The following are different sequences for pilferage indication of the present invention. When a load is connected to the line voltage source LI and L2, current flows in a closed circuit. The voltage and current sensors 11a and lib recognize the unidirectional flow of current circulating around the circuit closed path, both current sensors complement each other as input to the analog-to-digital converters (ADC). When a by-pass conductor is placed on either or both lines and the load, the flow of current in the current and voltage sensors is reduced, interrupted or become unbalanced. As this happens,the converters triggers an independent impulse output which is transmitted to the microcontroller unit. A reduced, interrupted or unbalanced pulse input generated by the analog-to-digital converters (ADC) activates the command prompt of the pilferage detecting circuit and transmit the unbalanced pulse input to the liquid crystal display (LCD) wherein the abnormality is indicated and displayed . The sub routine program of the pilferage detecting circuit is set to permanently display the indication even when the distorted signal from the ADC due to abnormality in the sensing device is removed.

In case a by-pass conductor is placed on either or both the metering terminals as shown in Figures 2 and 3, the current I in the closed circuit will not be the equal translation of the current output of the current sensors, thus, the output current of the analog-to-digital converter (ADC) is reduced or unbalanced (distorted).

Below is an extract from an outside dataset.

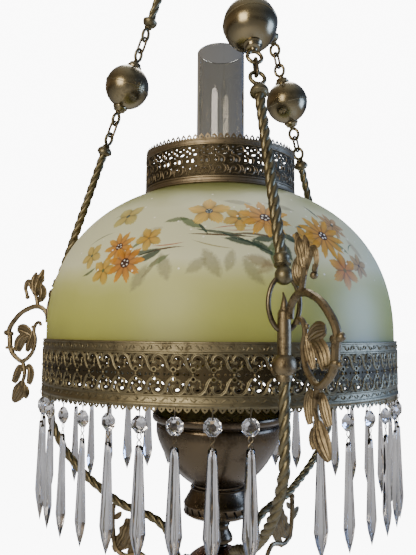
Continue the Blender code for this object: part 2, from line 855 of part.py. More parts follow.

The pilferage detecting circuit of the microcontroller unit (MCU) responsible for monitoring this input is triggered and its subroutine program activates the LCD to display the pilferage indication.

Claims

1) An anti-tampering electronic kilowatt-hour meter being powered by line voltage with predetermined threshold operating range and operating frequency comprising:

sensing means being made such that it is capable of generating current and voltage pulse signals representing scaled voltage and current waveform on the power lines, an analog-to-digital conversion circuit in communication with said sensing means being operable of converting voltage and current pulse signals from the sensing means into sampled pulse data stream information, a microcontroller unit in communication with said analog-to-digital conversion circuit operable for processing said sampled pulse data stream information and generate power consumption information and pilferage indicative information, which in turn is displayed by a data display means, said microcontroller unit includes a power processing circuit and a pilferage detecting circuit being executable by sub-programs for calculating power consumption and pilferage detection, said power processing circuit being capable of calculating power consumption based on the received voltage and current pulse signals from the analog-to-digital conversion circuit, and said pilferage detecting circuit being operable upon detection of reduced, interrupted or unbalanced pulse signal input coming from said analog-to- digital conversion circuit, said microcontroller unit further having a nonvolatile random access memory circuit being made such that it is capable of storing metered data and metering parameters which does not require power supply to retain information, and a back-up power supply means in communication with said microcontroller unit for supplying power thereof in case of power failure.

2) An anti-tampering electronic kilowatt-hour meter according to claim 1 wherein said data display means is a liquid crystal display.

3) An anti-tampering electronic kilowatt-hour meter according to claim 1 wherein said microcontroller unit being operable by encrypted C language executable program.